- **DIRECTIONS**
Find and return each line containing "Identity".

- **DATASET SECTION**

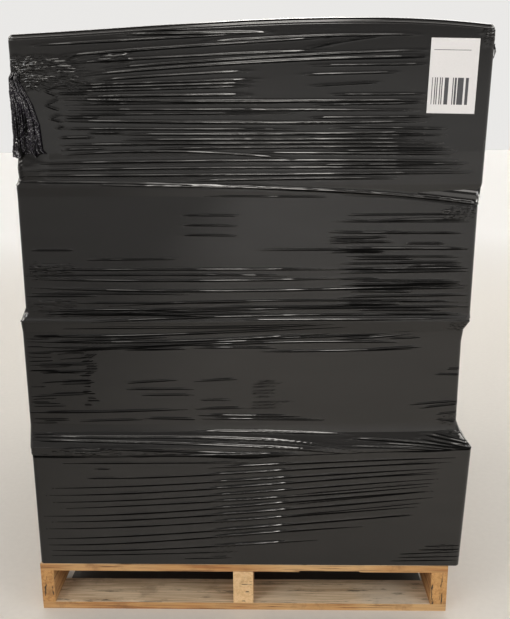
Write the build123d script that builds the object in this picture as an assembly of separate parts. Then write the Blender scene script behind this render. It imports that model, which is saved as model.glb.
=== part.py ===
from build123d import *
import os

# A loaded wooden pallet: four tiers of cartons wound in stretch film.
# Millimetres. X runs along the front face to the right, Y to the back and Z up.
# The origin is on the floor, at the centre of the pallet's footprint.

# Pallet
PALLET_WIDTH = 1016.0
PALLET_DEPTH = 1219.0
BOARD_THICKNESS = 19.0
STRINGER_HEIGHT = 89.0
STRINGER_THICKNESSES = {"left": 32.0, "centre": 50.0, "right": 40.0}
DECK_BOARD_COUNT = 7
LEAD_BOARD_WIDTH = 140.0
DECK_BOARD_WIDTH = 89.0
BOTTOM_BOARD_COUNT = 5
BOTTOM_BOARD_WIDTH = 102.0
BOTTOM_BOARD_GAP = 67.0

# A split along the front lead board's lower edge
SPLIT_START = 140.0
SPLIT_LENGTH = 150.0
SPLIT_HEIGHT = 3.0
SPLIT_DEPTH = 5.0

# Fork notches in the stringers' lower edges
NOTCH_FROM_END = 152.0
NOTCH_LENGTH = 229.0
NOTCH_HEIGHT = 38.0
NOTCH_RADIUS = 13.0

# Cartons, two across and three deep in each tier
CARTON_WIDTH = 505.0
CARTON_DEPTH = 401.0
CARTON_HEIGHT = 311.0
CARTON_CORNER_RADIUS = 10.0
LID_EDGE_RADIUS = 8.0
CARTONS_DEEP = 3
ROW_GAP = 3.0
TIER_GAP = 0.5
DECK_GAP = 0.3

# Where each tier stands, from the bottom up: its left face, the gap between its two columns,
# how far its front is behind the pallet's edge, and how far the film's pull and the weight
# above have pushed the tops of its outer faces to the left and to the right
TIERS = [
    {"left": -506.0, "column_gap": 30.0, "setback": 3.0, "push_left": 0.0, "push_right": 12.0},
    {"left": -509.5, "column_gap": 9.0, "setback": 17.0, "push_left": 0.0, "push_right": 1.0},
    {"left": -495.5, "column_gap": 10.0, "setback": 9.0, "push_left": -2.5, "push_right": 2.0},
    {"left": -481.0, "column_gap": 3.0, "setback": 6.0, "push_left": 4.5, "push_right": 6.5},
]

# The top tier's lids bulge: the crown's height above a flat lid, at shares of the tier's width
CROWN = [(0.0, 4.0), (0.32, 21.0), (0.67, 33.0), (0.86, 28.0), (1.0, 14.0)]

# Stretch film. Each joint between two tiers is bridged by film that leaves the wider tier
# at its edge and meets the narrower one this far above or below the joint
FILM_THICKNESS = 1.2
FILM_CLEARANCE = 0.4
BRIDGES = [
    {"below": 26.0, "above": 52.0},
    {"below": 28.0, "above": 20.0},
    {"below": 24.0, "above": 14.0},
]

# Label on the upper right of the front face
LABEL_WIDTH = 101.6
LABEL_HEIGHT = 152.4
LABEL_THICKNESS = 0.3
LABEL_CENTRE_X = 455.0
LABEL_CENTRE_Z = 1287.0
LABEL_TURN = 1.4

# Places that follow from the sizes above
DECK_TOP = 2 * BOARD_THICKNESS + STRINGER_HEIGHT
PALLET_FRONT = -PALLET_DEPTH / 2
TIER_PITCH = CARTON_HEIGHT + TIER_GAP
TIER_DEPTH = CARTONS_DEEP * CARTON_DEPTH + (CARTONS_DEEP - 1) * ROW_GAP
LOAD_BASE = DECK_TOP + DECK_GAP
LID_TOP = LOAD_BASE + (len(TIERS) - 1) * TIER_PITCH + CARTON_HEIGHT


def board(width, y_front, z_bottom):
    """A board across the stringers, its front edge at y_front."""
    size = Align.CENTER, Align.MIN, Align.MIN
    return Pos(0, y_front, z_bottom) * Box(PALLET_WIDTH, width, BOARD_THICKNESS, align=size)


def deck_boards():
    """Wide lead boards front and back, and narrower ones evenly spaced between them."""
    widths = [LEAD_BOARD_WIDTH] + [DECK_BOARD_WIDTH] * (DECK_BOARD_COUNT - 2) + [LEAD_BOARD_WIDTH]
    gap = (PALLET_DEPTH - sum(widths)) / (DECK_BOARD_COUNT - 1)
    boards = []
    y = PALLET_FRONT
    for width in widths:
        boards.append(board(width, y, DECK_TOP - BOARD_THICKNESS))
        y += width + gap
    size = Align.MIN, Align.MIN, Align.MIN
    split = Box(SPLIT_LENGTH, SPLIT_DEPTH, SPLIT_HEIGHT, align=size)
    boards[0] -= Pos(SPLIT_START, PALLET_FRONT, DECK_TOP - BOARD_THICKNESS) * split
    return boards


def bottom_boards():
    """One board at each end, and a group of boards at the middle that leaves the notches free."""
    inner = BOTTOM_BOARD_COUNT - 2
    pitch = BOTTOM_BOARD_WIDTH + BOTTOM_BOARD_GAP
    starts = [(i - (inner - 1) / 2) * pitch - BOTTOM_BOARD_WIDTH / 2 for i in range(inner)]
    starts = [PALLET_FRONT] + starts + [-PALLET_FRONT - BOTTOM_BOARD_WIDTH]
    return [board(BOTTOM_BOARD_WIDTH, y, 0) for y in starts]


def stringer(x_left, thickness):
    """A runner on edge from front to back, with a round-cornered notch near each end."""
    middle = Align.MIN, Align.CENTER, Align.MIN
    beam = Pos(x_left, 0, BOARD_THICKNESS) * Box(thickness, PALLET_DEPTH, STRINGER_HEIGHT, align=middle)
    cutter = Box(thickness, NOTCH_LENGTH, 2 * NOTCH_HEIGHT, align=(Align.MIN, Align.CENTER, Align.CENTER))
    cutter = fillet(cutter.edges().filter_by(Axis.X), NOTCH_RADIUS)
    y_notch = PALLET_DEPTH / 2 - NOTCH_FROM_END - NOTCH_LENGTH / 2
    for y in (-y_notch, y_notch):
        beam -= Pos(x_left, y, BOARD_THICKNESS) * cutter
    return beam


def stringers():
    """The outer stringers stand flush with the boards' ends, and the third at the middle."""
    half = PALLET_WIDTH / 2
    lefts = {
        "left": -half,
        "centre": -STRINGER_THICKNESSES["centre"] / 2,
        "right": half - STRINGER_THICKNESSES["right"],
    }
    return {name: stringer(lefts[name], t) for name, t in STRINGER_THICKNESSES.items()}


def tier_base(index):
    return LOAD_BASE + index * TIER_PITCH


def tier_walls(index, z):
    """Left, right, front and back faces of a tier's cartons at height z."""
    tier = TIERS[index]
    share = (z - tier_base(index)) / CARTON_HEIGHT
    left = tier["left"] - tier["push_left"] * share
    right = tier["left"] + 2 * CARTON_WIDTH + tier["column_gap"] + tier["push_right"] * share
    front = PALLET_FRONT + tier["setback"]
    return left, right, front, front + TIER_DEPTH


def outermost(lower, upper):
    """The wall that the film rests on at a joint between two tiers, side by side."""
    return (
        min(lower[0], upper[0]),
        max(lower[1], upper[1]),
        min(lower[2], upper[2]),
        max(lower[3], upper[3]),
    )


def film_levels():
    """Heights at which the film changes slope, with the cartons' walls it spans there."""
    levels = [(DECK_TOP, tier_walls(0, DECK_TOP))]
    for i, bridge in enumerate(BRIDGES):
        joint = tier_base(i + 1)
        low, high = joint - bridge["below"], joint + bridge["above"]
        levels.append((low, tier_walls(i, low)))
        levels.append((joint, outermost(tier_walls(i, joint), tier_walls(i + 1, joint))))
        levels.append((high, tier_walls(i + 1, high)))
    top = LID_TOP + max(height for _, height in CROWN) + CARTON_CORNER_RADIUS
    levels.append((top, tier_walls(len(TIERS) - 1, top)))
    return levels


def above_crown(raise_by):
    """The space over the bulging lids' line, from front to back, raised by a film's wall."""
    left, right, _, _ = tier_walls(len(TIERS) - 1, LID_TOP)
    span = right - left + 2 * CARTON_CORNER_RADIUS
    points = [
        (left - CARTON_CORNER_RADIUS + share * span, LID_TOP + height + raise_by)
        for share, height in CROWN
    ]
    high = LID_TOP + CARTON_HEIGHT
    sides = Polyline(points[-1], (points[-1][0], high), (points[0][0], high), points[0])
    profile = Plane.XZ * make_face([Spline(*points), sides])
    return extrude(Pos(0, PALLET_DEPTH, 0) * profile, 2 * PALLET_DEPTH)


def wrapped_form(levels, clear):
    """A round-cornered body that stands this far off the walls given at each height."""
    sections = []
    for z, (left, right, front, back) in levels:
        outline = RectangleRounded(
            right - left + 2 * clear, back - front + 2 * clear, CARTON_CORNER_RADIUS + clear
        )
        sections.append(Pos((left + right) / 2, (front + back) / 2, z) * outline)
    return loft(sections, ruled=True)


def crowned(body, clear):
    """The body cut off at the bulging lids, with the edge all round rounded."""
    body -= above_crown(clear)
    lid = body.faces().sort_by(Axis.Z)[-1]
    return fillet(lid.outer_wire().edges(), LID_EDGE_RADIUS + clear)


def stretch_film():
    """One skin round the cartons and over the top, open where it meets the deck."""
    levels = film_levels()
    inner = crowned(wrapped_form(levels, FILM_CLEARANCE), FILM_CLEARANCE)
    wall = FILM_CLEARANCE + FILM_THICKNESS
    return crowned(wrapped_form(levels, wall), wall) - inner


def carton_tier(index):
    """Six closed cartons, their outer corners rounded by the film."""
    tier = TIERS[index]
    is_top = index == len(TIERS) - 1
    z_low, z_high = tier_base(index), tier_base(index) + CARTON_HEIGHT
    if is_top:
        z_high = film_levels()[-1][0]
    block = wrapped_form([(z, tier_walls(index, z)) for z in (z_low, z_high)], 0)
    if is_top:
        block = crowned(block, 0)

    share = (z_high - z_low) / CARTON_HEIGHT
    x_gap = tier["left"] + CARTON_WIDTH
    seam = Polyline(
        (x_gap, z_low),
        (x_gap + tier["column_gap"], z_low),
        (x_gap + tier["column_gap"] + tier["push_right"] * share, z_high),
        (x_gap - tier["push_left"] * share, z_high),
        (x_gap, z_low),
    )
    profile = Plane.XZ * make_face(seam)
    block -= extrude(Pos(0, PALLET_DEPTH, 0) * profile, 2 * PALLET_DEPTH)
    for row in range(1, CARTONS_DEEP):
        y_gap = PALLET_FRONT + tier["setback"] + row * (CARTON_DEPTH + ROW_GAP) - ROW_GAP / 2
        block -= Pos(0, y_gap, z_low) * Box(2 * PALLET_WIDTH, ROW_GAP, 3 * CARTON_HEIGHT)
    return block


def label():
    """A paper label stuck flat on the film."""
    _, _, front, _ = tier_walls(len(TIERS) - 1, LABEL_CENTRE_Z)
    y = front - FILM_CLEARANCE - FILM_THICKNESS - LABEL_THICKNESS / 2
    place = Pos(LABEL_CENTRE_X, y, LABEL_CENTRE_Z) * Rot(0, LABEL_TURN, 0)
    return place * Box(LABEL_WIDTH, LABEL_THICKNESS, LABEL_HEIGHT)


def pieces():
    """Every node's name and shape."""
    nodes = {}
    for name, shape in stringers().items():
        nodes[f"stringer_{name}"] = shape
    for i, shape in enumerate(deck_boards()):
        nodes[f"deck_board_{i + 1}"] = shape
    for i, shape in enumerate(bottom_boards()):
        nodes[f"bottom_board_{i + 1}"] = shape
    for i in range(len(TIERS)):
        nodes[f"cartons_tier_{i + 1}"] = carton_tier(i)
    nodes["stretch_film"] = stretch_film()
    nodes["label"] = label()
    return nodes


os.makedirs("parts", exist_ok=True)
for node, shape in pieces().items():
    export_step(shape, f"parts/{node}.step")
    box = shape.bounding_box()
    print(node, [round(v, 1) for v in (*box.min, *box.max)], "solids", len(shape.solids()))
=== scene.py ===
import math
from typing import NamedTuple

import bpy
import numpy as np
from mathutils import Matrix, Vector
from mathutils.bvhtree import BVHTree


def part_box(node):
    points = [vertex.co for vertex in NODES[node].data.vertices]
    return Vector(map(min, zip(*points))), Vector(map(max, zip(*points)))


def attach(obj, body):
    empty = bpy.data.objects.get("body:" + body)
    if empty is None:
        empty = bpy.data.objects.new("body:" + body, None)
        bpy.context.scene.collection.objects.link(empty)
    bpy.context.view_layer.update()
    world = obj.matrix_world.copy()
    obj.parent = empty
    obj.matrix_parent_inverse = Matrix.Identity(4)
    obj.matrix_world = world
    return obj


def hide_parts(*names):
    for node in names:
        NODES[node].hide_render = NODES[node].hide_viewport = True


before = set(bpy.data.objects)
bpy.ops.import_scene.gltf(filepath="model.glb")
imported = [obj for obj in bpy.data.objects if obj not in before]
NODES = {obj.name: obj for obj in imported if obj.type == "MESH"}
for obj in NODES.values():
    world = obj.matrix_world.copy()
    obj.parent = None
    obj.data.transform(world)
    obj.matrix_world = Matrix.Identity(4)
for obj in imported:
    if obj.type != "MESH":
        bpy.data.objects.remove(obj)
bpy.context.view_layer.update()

# A pallet load wound in black stretch film. Metres. X runs along the front face to the
# right, Y to the back and Z up, with the origin on the floor at the pallet's centre.
MM = 0.001
FAR = 1.0

# Camera
CAMERA_PLACE = (0.0706, -2.2742, 1.1961)
CAMERA_LENS = 43.83
CAMERA_SENSOR = 36.0
CAMERA_DOWN = 13.98
CAMERA_LEFT = 1.26
CAMERA_ROLL = -0.37

# Film: its walls and corners, the lip that a lower edge stands off with, how an upper edge
#  goes on, tucked in, under the next wind, and how far painted shadow reaches under that edge
FILM_WALL = 1.0 * MM
FLAP_WALL = 0.5 * MM
CORNER_RADIUS = 11.6 * MM
LID_EDGE_RADIUS = 9.6 * MM
WALL_TOP = 1350 * MM
LIP = 1.2 * MM
LIP_EASE = 14 * MM
OVERLAP = 14 * MM
TUCK = 0.6 * MM
TUCK_EASE = 6 * MM
EDGE_SHADOW_REACH = 7.5 * MM

# Grids: columns along the wide and the deep sides, how much closer they lie near the corners,
# and the height of rows, which steep film pulls closer together
CORNER_STEPS = 4
WIND_COLUMNS = (112, 46)
WIND_END_DENSITY = 0.7
LID_COLUMNS = (170, 170)
LID_END_DENSITY = 0.15
ROW_HEIGHT = 1.25 * MM
FINE_ROW_HEIGHT = 0.45 * MM
ROW_PULL = 5.0
INNER_ROWS = 10

# Folds: their steeper lower flank, the painted shade line at its foot, the stretch of the front
#  where they stand higher, and ranges of width and height
FOLD_SKEW = 0.5
SHADE_LINE_SHARE = 0.88
CREST_MIDDLE = 20 * MM
CREST_REACH = 84 * MM
SHORTEST_FOLD = 20 * MM
FINE = (1.6 * MM, 2.4 * MM)
BROAD = (2.2 * MM, 3.0 * MM)
FLAT = (0.5 * MM, 1.1 * MM)
TALL = (1.0 * MM, 1.8 * MM)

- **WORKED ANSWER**
    obj.matrix_parent_inverse = Matrix.Identity(4)
    obj.matrix_world = Matrix.Identity(4)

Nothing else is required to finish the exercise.